While tens of thousands of jobs are being lost every month in the US manufacturing sector, the economy is still creating work opportunities at an unexpectedly high rate.
This accounts for the surprising report yesterday that the unemployment rate held steady at 4.5 per cent in July - still an historic low - despite the haemorrhaging of 49,000 manufacturing and 42,000 business jobs during the month. Wall Street analysts had predicted that the rate would rise as high as 4.7 per cent.
Nevertheless, the trend is still in the wrong direction and the US Federal Reserve chairman Mr Alan Greenspan has predicted the unemployment rate will rise to 5 per cent by the end of the year as technology and other beleaguered sectors complete cost-cutting programmes.

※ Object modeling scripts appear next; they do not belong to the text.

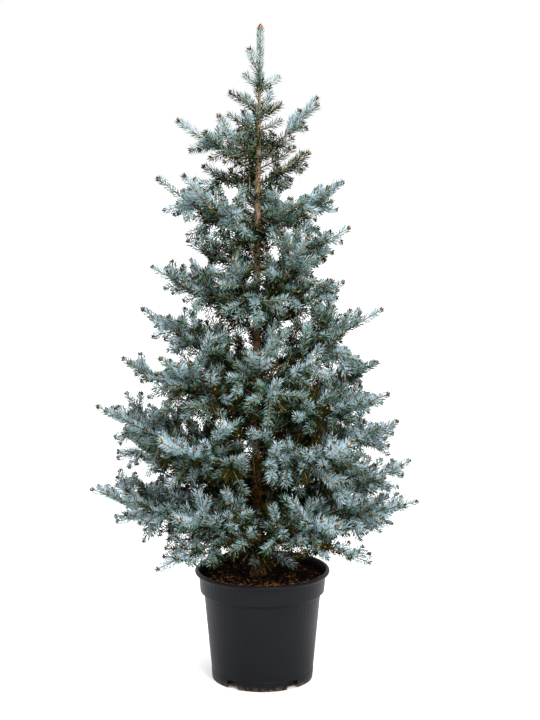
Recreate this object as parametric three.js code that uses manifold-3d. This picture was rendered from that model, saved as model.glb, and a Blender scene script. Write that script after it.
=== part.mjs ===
// A young blue spruce in a black nursery pot.
//
// The pot is a moulded shell with a rolled lip, a wide collar, a notched foot
// ring and ribs under its floor. It holds a round of potting bark. The trunk
// stands on the bark and runs to the tip of the leader. Whorls of boughs leave
// the trunk. Each bough carries one mass of needles: a flat, pointed, lobed
// plume. The lower boughs are bare near the trunk and are solids of their own.
// The upper ones are clothed in needles right up to the trunk.
//
// Millimetres, +Z up. The origin is the middle of the pot's underside.
// Azimuths are in degrees, from +X towards +Y, and -Y is the front.
import * as THREE from "three";
import { mergeVertices } from "three/addons/utils/BufferGeometryUtils.js";
import Module from "manifold-3d";

const wasm = await Module();
wasm.setup();

// ---------------------------------------------------------------- sizes
const HEIGHT = 1500; // pot's foot to the tip of the leader's bud
const GAP = 0.3; // air left between two solids that touch

const POT = {
  height: 260,
  lipRadius: 156,
  lipRoll: 5, // radius of the rolled lip's section
  collarRadius: 147,
  collarFoot: 210, // height at which the collar steps in
  collarStep: 7,
  collarTaper: 3, // how much narrower the collar is at its foot
  shoulderRadius: 135,
  footRadius: 116,
  wall: 2.4,
  floor: 19, // height of the floor's underside
  floorThickness: 3,
  hubRadius: 24, // the flat disc under the middle, which stands on the ground
  ribs: 5,
  ribWidth: 3,
  notches: 5,
  firstNotch: -54,
  notchWidth: 31,
  notchHeight: 19,
  notchDepth: 24,
  drainRadius: 9,
  drainCircle: 62,
  drainSides: 8,
  lipSteps: 2,
  bite: 1, // how far a rib runs into what it joins
  sides: 24,
};
const SOIL_TOP = 238;

// The trunk leans a little and comes back to the upright at its tip.
const TRUNK = {
  footRadius: 12.5,
  flareRadius: 19,
  flareHeight: 26,
  flareRoots: 5,
  tipRadius: 1.8,
  taper: 0.82, // under 1 keeps the stem stout for longer
  budLength: 9, // the bud and its needles stand over the stem's tip
  ringCrowding: 1.25, // over 1 sets the rings closer near the foot
  leanX: [-10, -14, -12, -9, -3], // at even heights from the soil to the tip
  leanY: [0, 3, 4, 1, 0],
  sides: 8,
  rings: 10,
};

// Every bough is [azimuth, reach, height of its tip], with its sag where that
// isn't the whorl's own. Reach is measured out from the trunk. Sag is how far
// the middle hangs below a straight line, as a share of the reach.
const WHORLS = [
  { root: 1170, sag: 0.04, limbs: false, boughs: {
    left: [180, 182, 1292], front_left: [235, 150, 1308], right: [22, 146, 1340], back: [98, 150, 1296] } },
  { root: 1126, sag: 0.03, limbs: false, boughs: {
    left: [160, 136, 1186], front_right: [-22, 126, 1222] } },
  { root: 994, sag: 0.05, limbs: false, boughs: {
    left: [182, 226, 1164], front_left: [221, 214, 1180], front_right: [-62, 160, 1130],
    right: [9, 188, 1150], back: [88, 214, 1138] } },
  { root: 940, sag: 0.05, limbs: false, boughs: {
    left: [150, 188, 1012], right: [-12, 214, 1056] } },
  { root: 836, sag: 0.06, limbs: false, boughs: {
    left: [188, 240, 968], front_left: [254, 188, 1002], front_right: [-55, 196, 1046],
    right: [-2, 200, 930], back_right: [58, 236, 964], back_left: [130, 246, 958] } },
  { root: 708, sag: 0.06, limbs: false, boughs: {
    left: [176, 264, 866], right: [3, 290, 864] } },
  { root: 614, sag: 0.07, limbs: false, boughs: {
    left: [178, 308, 752], front_left: [226, 300, 792], front: [272, 236, 806],
    front_right: [-30, 340, 704], right: [6, 276, 742], back: [110, 312, 760] } },
  { root: 494, sag: 0.07, limbs: true, boughs: {
    left: [179, 368, 642], front_left: [234, 352, 622], front_right: [-54, 344, 610],
    right: [4, 330, 604], back: [58, 350, 632] } },
  { root: 412, sag: 0.08, limbs: false, boughs: {
    left: [158, 340, 566], front: [266, 156, 606], right: [14, 372, 496] } },
  { root: 374, sag: 0.06, limbs: true, boughs: {
    left: [184, 384, 456], front_left: [240, 336, 450], front_right: [-58, 330, 430],
    right: [-3, 372, 424], back: [98, 364, 440] } },
  { root: 314, sag: -0.07, limbs: false, boughs: {
    left: [172, 340, 372], front_left: [222, 302, 312], front_right: [-36, 312, 322],
    right: [12, 326, 348], back: [88, 336, 344] } },
];

// A plume's half width and half depth follow the reach of its bough.
const PLUME = {
  shootRadius: 14, // one shoot with its needles
  widthShare: 0.3, // of the reach, where it is widest
  sector: 0.6, // half width over distance from the trunk, near the trunk
  riseShare: 0.2, // half depth above the bough, of the reach
  dropShare: 0.5, // depth below, of the depth above
  lobes: 3.5,
  lobeDepth: 0.2,
  uneven: 0.3,
  around: 6,
  along: 6,
};
const LIMB = {
  share: 0.22, // of the bough's length that is bare
  socket: 12, // how far it goes into its plume
  radiusShare: 0.021, // at the trunk, of the reach
  tipShare: 0.72,
  sides: 6,
  rings: 1,
};
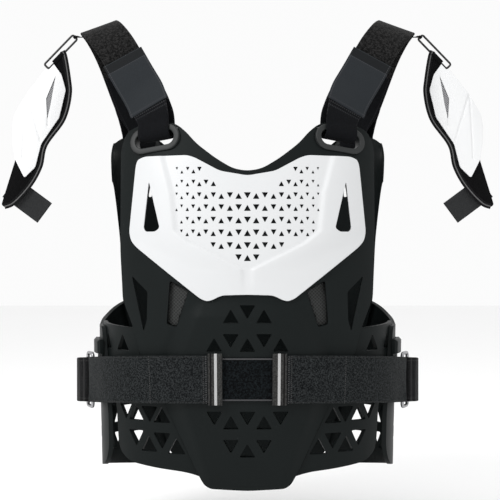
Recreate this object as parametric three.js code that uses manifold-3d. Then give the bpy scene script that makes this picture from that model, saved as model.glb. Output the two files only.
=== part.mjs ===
// A motocross roost deflector: a chest shell with a white pierced plate, a back shell, pierced side wings,
// two shoulder straps, a ringed belt and two arm guards that hang from wire rings.
// Millimetres, +Z up, the chest faces -Y. The origin lies midway between the undersides of the two
// shoulder straps, where they cross the shoulders.
import * as THREE from "three";
import { mergeVertices } from "three/addons/utils/BufferGeometryUtils.js";
import Module from "manifold-3d";

const wasm = await Module();
wasm.setup();

// Body form
const torsoHalfWidth = 165;
const frontDepth = 121;
const backDepth = 106;
const roundness = 2.4; // power of the oval section
const shellHeight = 404;
const shellHalfWidth = 145;
const backHalfWidth = 165;
const shellWall = 8;
const fitGap = 0.35; // between pieces that touch

// Front shell
const bellyRise = 4.5; // how far the belly panel stands out
const bellyBevel = 17; // width of its sloping edge
const ventSide = 17.3; // side of a triangular pocket
const ventPitch = 36;
const ventRow = 15.5;

// Chest plate
const plateWall = 2.6;
const ridgeRise = 3;
const ridgeSlope = 6;
const perforationSide = 6;
const perforationPitch = 9.4;
const perforationRow = 13.6;

// Wings
const wingWall = 4.5;
const wingHeight = 156;
const trussSide = 21;
const trussPitch = 33;
const trussRow = 17;

// Slots and rings of the shoulder straps
const strapWidth = 45;
const strapWall = 2.4;
const slotRingWall = 6.5;
const slotHeight = 17;
const slotRingDepth = 12;
const slotRim = 4; // moulding left above the slot ring
const frontSlotOut = 102;
const backSlotOut = 134;
const slotDrop = 140; // from the strap seat down to the middle of a slot
const slotRoll = 8; // degrees
const seatOut = 177; // strap's middle at the shoulder, from the centre plane
const seatTilt = 20; // degrees that the strap slopes down outwards
const frontFold = 106; // length of the fold that comes back up in front
const backFold = 62;
const tabLength = 75;
const tabWidth = 49;
const tabWall = 1.4;

// Belt
const beltDrop = 403.5;
const beltSink = 0.1; // fall of the belt for each millimetre towards the back
const beltWidth = 52;
const beltWall = 2.2;
const baseInset = 2.5; // how much narrower the plush base is at each edge
const beltBaseHalf = 62;
const flapInset = 27; // from the centre plane to a flap's free end
const pullTabLength = 15;
const pullTabWall = 1.6;
const beltRingWire = 4;
const beltRingHeight = 62;
const beltRingLength = 20;
const flapTurn = 72; // degrees round the body where a flap leaves it for its ring
const flapRun = 25; // free length from there to the ring's near bar
const flapReturn = 108; // from the centre plane to the end of the fold inside the flap
const beltReach = 203; // half the width of the loose rear strap
const keeperHeight = 16;
const keeperRise = 6.5;
const keeperWall = 2.2;

// Arm guards
const guardWire = 2.2;
const guardRingLength = 49;
const guardRingWidth = 7.5;
const guardRingSlope = 46; // degrees below the horizontal
const hangerWidth = 3;
const hangerWall = 0.9;
const strapSag = 1.1; // how far the strap's edge curves down over the hanger's width
const hangerReach = 5;
const hemLength = 16;
const hemWall = 2.1;
const guardLength = 200; // from the ring's upper end down to the tip
const guardReach = 90; // from there out to the tip
const guardWall = 2.2;
const guardBackingWall = 3.4;
const guardBow = 62; // radius of its bend round the arm
const armStrapWidth = 29;
const armStrapLength = 34; // free length past the guard's edge
const armStrapHidden = 18;
const armStrapWall = 2.2;

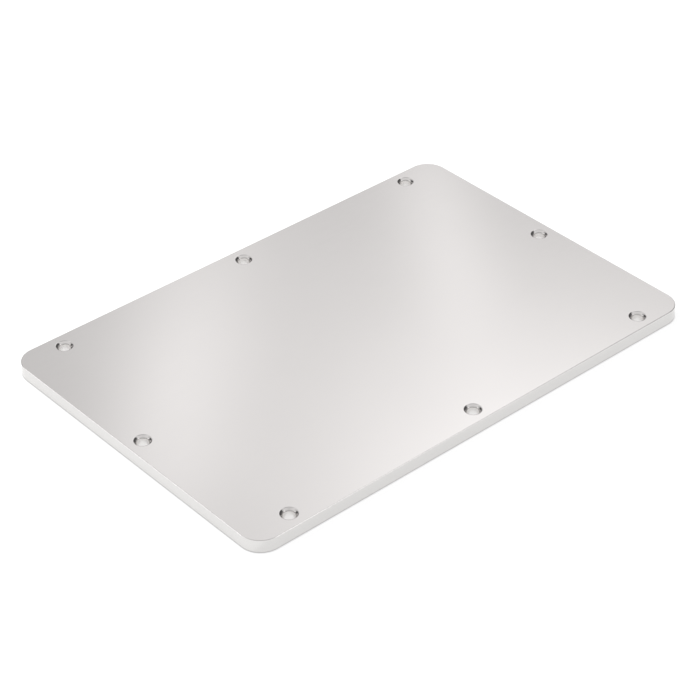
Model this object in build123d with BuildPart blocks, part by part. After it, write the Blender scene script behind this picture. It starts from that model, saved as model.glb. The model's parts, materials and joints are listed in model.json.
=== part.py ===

May and June unemployment figures were also revised favourably, which helps explain why consumer confidence remained higher in recent weeks than the statistics would appear to justify. Some 90,000 jobs were lost in June, rather than 114,000 as the Labour Department first reported. The 4.5 per cent unemployment rate in July matched that in June but was up on the 4.4 per cent in May.
The report is unlikely to affect the anticipated decision by the Federal Reserve to round off its rate-cutting programme with another quarter percentage point reduction when its policy committee meets on August 21st.
It showed a small increase in average hourly earnings by four cents to $14.35 in July, but this is unlikely to raise inflationary concerns at the Fed, which does not foresee inflation rising significantly this year. The central bank has cut interest rates six times this year, totalling 2.75 percentage points.
The jobs lost in July were matched by gains in the health services, engineering and management. The services sector, which usually dominates the employment sector, added only 5,000 jobs, with the 40,000 vacancies filled in bars and restaurants offset by lay-offs in clothing, food, building materials and gardening supply stores.
The continuing recession in the manufacturing sector brought job losses up to 837,000 in the last year. The biggest declines in manufacturing last month continued to be at two high-tech branches, electrical equipment and industrial machinery.
"On balance, hiring activity in the United States is at a standstill, which makes it all the more amazing how well consumer spending has stood up to this very weak reading on the weak labour market," economist Mr John Lonski of Moody's Investors Service said.